Why should film-Jonathan be portrayed so freakishly -- comically so -- even when he was little? With that suit he wore in his flashbacks the only clothes he owned? With his mime-like stiff deportment, his plastered-down black hair, and his pasty face and almost pencil-sharp features, the comedy glasses and the frequently puzzled or mournful expression, Jonathan looked to me like a ventriloquist dummy of Cary Grant (from Bringing Up Baby), behaving like Buster Keaton.
No, the 'Frodo' that Walsh/Boyens/Jackson wrote for Wood was not as good as the 'Frodo' Tolkien wrote. But Foer's 'Jonathan' was MASSIVELY better than the 'Jonathan' Schreiber wrote.
Ah, Elijah! May someone, anyone, write you a really good part one of these days.
Just my opinion, of course.
* * *
One of my keenest mental images from the trip was the time Ariel and her daughter were cuddling, watching TV together while they lolled on the other hotel bed. Ariel's daughter is an utterly charming, warm, and engaging 7 year-old who, unlike my 17 year-old, still loves to snuggle with her mom. As I watched them, I thought, "Hmmmm ... Ariel's daughter is just a little taller than Frodo would be...."

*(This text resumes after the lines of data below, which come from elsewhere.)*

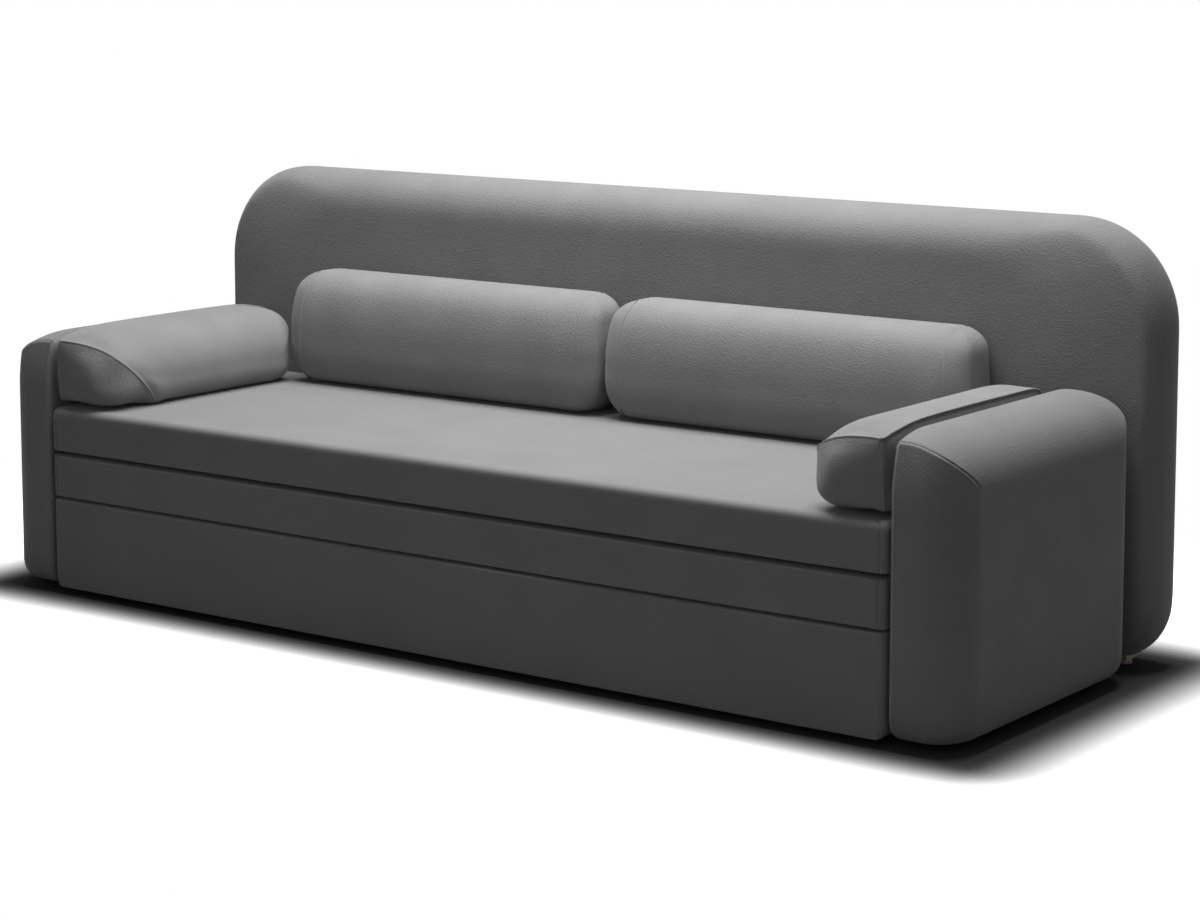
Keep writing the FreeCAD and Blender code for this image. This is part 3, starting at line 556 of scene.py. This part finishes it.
def curvePoint(points, share):
    # a smooth curve through the points, share 0 at the first and 1 at the last
    lengths = runLengths(points)
    want = share * lengths[-1]
    index = max(i for i in range(len(points) - 1) if lengths[i] <= want + 1e-9)
    t = (want - lengths[index]) / (lengths[index + 1] - lengths[index])
    here, there = points[index], points[index + 1]
    before = points[index - 1] if index else here * 2 - there
    after = points[index + 2] if index + 2 < len(points) else there * 2 - here
    return 0.5 * (2 * here + (there - before) * t
                  + (2 * before - 5 * here + 4 * there - after) * t ** 2
                  + (3 * here - before - 3 * there + after) * t ** 3)


def drawSeams(bm, chains, reach):
    # moves chains of points onto smooth curves, and the cloth around them along
    ease = 0.0003       # keeps the weights finite on the seam itself
    moves = []
    for chain, points in chains:
        lengths = runLengths([vert.co for vert in chain])
        for vert, length in zip(chain, lengths):
            target = curvePoint(points, length / lengths[-1])
            moves.append((vert.co.copy(), target - vert.co))
    for vert in bm.verts:
        total = Vector((0, 0, 0))
        weights = 0.0
        nearest = 3 * reach
        for place, move in moves:
            away = (vert.co - place).length
            if away > 3 * reach:
                continue
            weight = 1 / (away + ease) ** 3
            total += move * weight
            weights += weight
            nearest = min(nearest, away)
        if weights:
            vert.co += total / weights * math.exp(-(nearest / reach) ** 2)


def barChains(marks, s):
    # the cushion's seams as ordered points: the cap's arc, the outer edge of the cap and the
    # outer edge of the top
    ends = s["endCells"] / s["cells"][1]
    arc, upright, along = [], [], []
    for vert, (a, b, c) in marks.items():
        if c > nearOne and b < nearZero:
            arc.append((a, vert))
        elif c > nearOne and a > nearOne and b < ends + nearZero:
            arc.append((1 + b, vert))
        elif a > nearOne and abs(b - ends) < nearZero:
            arc.append((3 - c, vert))
        if a < nearZero and b < nearZero:
            upright.append((1 - c, vert))
        if a < nearZero and c > nearOne:
            along.append((b, vert))
    return [[vert for key, vert in sorted(chain, key=lambda pair: pair[0])]
            for chain in (arc, upright, along)]


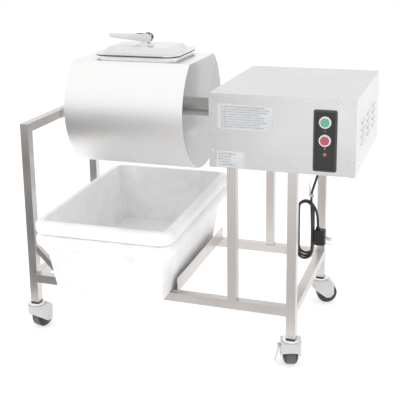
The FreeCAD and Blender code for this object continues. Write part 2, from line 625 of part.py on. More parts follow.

It didn't take more than this to set my mind wandering down R-rated paths. As Ariel's daughter draped herself over her mother's torso, I thought of how "Harem Frodo" would enjoy being in a similar situation. (Ariel, if you have not met her, is a strikingly attractive woman, tall and buxom.)
Yes, I am sure our Frodo would have enjoyed trading places with Ariel's daughter verrry much. (He's a hobbit who can never get too much of a good thing.) I imagine they could watch re-runs of LotR on the late show.